West Texas Teardrops (San Angelo)

S
pring is slow to hit Texas. Only a few patches of bluebonnets can be found on the highways that lead out of Dallas. It's cold. It's cold, and it's April.

I drive southwest, toward San Angelo -- tractor country, land of the deer and steer, where a woman in a convenience store once told me, "Honey you best drive slow, cause if one of them things gets in front of your car, you can kiss your car goodbye."

Yes, yes, I assured her, that's how they get the phrase 'like a deer caught in headlights.'

"Oh right, you think I'm exaggerating," she said. "Well, the last guy I told that to came back four hours later with his grill completely wrecked. And he had a truck." She says truck like some people say "Harvard."

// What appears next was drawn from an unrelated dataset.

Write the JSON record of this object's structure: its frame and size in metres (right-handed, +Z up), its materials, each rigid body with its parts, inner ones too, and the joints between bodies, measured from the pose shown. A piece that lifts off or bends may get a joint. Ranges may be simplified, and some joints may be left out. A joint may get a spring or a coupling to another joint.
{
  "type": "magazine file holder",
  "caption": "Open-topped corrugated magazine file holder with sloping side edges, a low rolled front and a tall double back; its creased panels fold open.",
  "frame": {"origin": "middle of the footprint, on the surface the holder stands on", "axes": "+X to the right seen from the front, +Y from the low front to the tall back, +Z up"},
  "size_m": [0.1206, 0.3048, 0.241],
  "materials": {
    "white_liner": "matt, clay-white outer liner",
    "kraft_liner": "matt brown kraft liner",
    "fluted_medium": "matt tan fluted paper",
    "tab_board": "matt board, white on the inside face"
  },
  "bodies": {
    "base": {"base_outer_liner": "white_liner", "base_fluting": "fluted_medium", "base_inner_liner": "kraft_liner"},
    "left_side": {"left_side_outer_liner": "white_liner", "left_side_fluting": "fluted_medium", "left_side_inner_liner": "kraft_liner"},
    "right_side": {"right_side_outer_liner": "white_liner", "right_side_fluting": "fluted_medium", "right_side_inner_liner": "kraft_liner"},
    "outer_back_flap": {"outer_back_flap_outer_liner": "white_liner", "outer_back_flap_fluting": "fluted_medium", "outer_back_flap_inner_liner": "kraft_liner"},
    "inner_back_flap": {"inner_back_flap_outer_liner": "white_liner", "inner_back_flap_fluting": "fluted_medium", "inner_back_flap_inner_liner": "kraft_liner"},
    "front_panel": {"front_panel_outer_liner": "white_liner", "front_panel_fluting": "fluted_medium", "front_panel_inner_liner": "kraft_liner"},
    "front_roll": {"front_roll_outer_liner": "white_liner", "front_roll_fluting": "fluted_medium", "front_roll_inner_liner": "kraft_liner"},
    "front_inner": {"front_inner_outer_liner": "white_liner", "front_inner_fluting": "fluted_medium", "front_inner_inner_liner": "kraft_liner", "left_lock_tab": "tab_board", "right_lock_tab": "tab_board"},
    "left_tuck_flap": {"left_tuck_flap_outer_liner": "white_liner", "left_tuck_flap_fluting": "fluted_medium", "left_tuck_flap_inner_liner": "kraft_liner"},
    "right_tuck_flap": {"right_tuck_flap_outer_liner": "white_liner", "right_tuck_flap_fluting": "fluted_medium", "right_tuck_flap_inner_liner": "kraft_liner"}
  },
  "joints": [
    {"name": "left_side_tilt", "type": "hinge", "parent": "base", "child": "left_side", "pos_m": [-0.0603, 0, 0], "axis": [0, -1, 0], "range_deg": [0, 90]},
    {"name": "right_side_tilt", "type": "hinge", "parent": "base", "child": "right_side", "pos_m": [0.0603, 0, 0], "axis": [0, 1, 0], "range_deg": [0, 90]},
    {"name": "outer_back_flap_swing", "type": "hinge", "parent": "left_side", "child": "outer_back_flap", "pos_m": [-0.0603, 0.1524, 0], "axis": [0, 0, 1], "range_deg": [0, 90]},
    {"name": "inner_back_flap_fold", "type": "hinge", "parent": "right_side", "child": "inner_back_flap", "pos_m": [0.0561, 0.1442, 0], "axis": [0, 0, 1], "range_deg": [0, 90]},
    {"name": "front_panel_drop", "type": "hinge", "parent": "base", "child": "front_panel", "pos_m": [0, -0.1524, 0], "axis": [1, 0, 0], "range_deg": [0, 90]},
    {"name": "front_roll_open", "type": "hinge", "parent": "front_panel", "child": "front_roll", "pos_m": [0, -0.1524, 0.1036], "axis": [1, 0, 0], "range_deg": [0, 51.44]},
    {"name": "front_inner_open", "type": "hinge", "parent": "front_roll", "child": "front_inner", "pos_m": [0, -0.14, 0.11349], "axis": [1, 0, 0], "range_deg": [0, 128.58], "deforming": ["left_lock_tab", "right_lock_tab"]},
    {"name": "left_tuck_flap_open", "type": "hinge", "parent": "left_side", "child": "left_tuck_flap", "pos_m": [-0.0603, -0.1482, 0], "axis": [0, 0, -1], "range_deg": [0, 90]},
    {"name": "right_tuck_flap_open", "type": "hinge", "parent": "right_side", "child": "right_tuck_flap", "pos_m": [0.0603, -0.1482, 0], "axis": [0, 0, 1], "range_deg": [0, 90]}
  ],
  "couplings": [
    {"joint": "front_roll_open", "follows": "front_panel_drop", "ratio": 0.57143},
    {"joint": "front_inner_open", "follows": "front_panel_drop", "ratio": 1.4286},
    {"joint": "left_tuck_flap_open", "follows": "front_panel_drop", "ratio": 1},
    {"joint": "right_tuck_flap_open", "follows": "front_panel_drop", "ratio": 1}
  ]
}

I like driving into West Texas. I like passing places like Dub's BBQ and Miss Kitty's Steakhouse, cities like Rainbow and Dublin. I like the bare trees and the gray and stubbly cliffs, the low-slung telephone wires that stretch into the distance. What are those things that look like windmills but aren't windmills? They're all over.

"Gob Less America," reads a marquee right outside the city.

Tomorrow I head to the Davis Mountains, to see the mysterious Marfa lights and Friday, to the McDonald Observatory. Don't expect any updates till this weekend. I'm disconnected till then.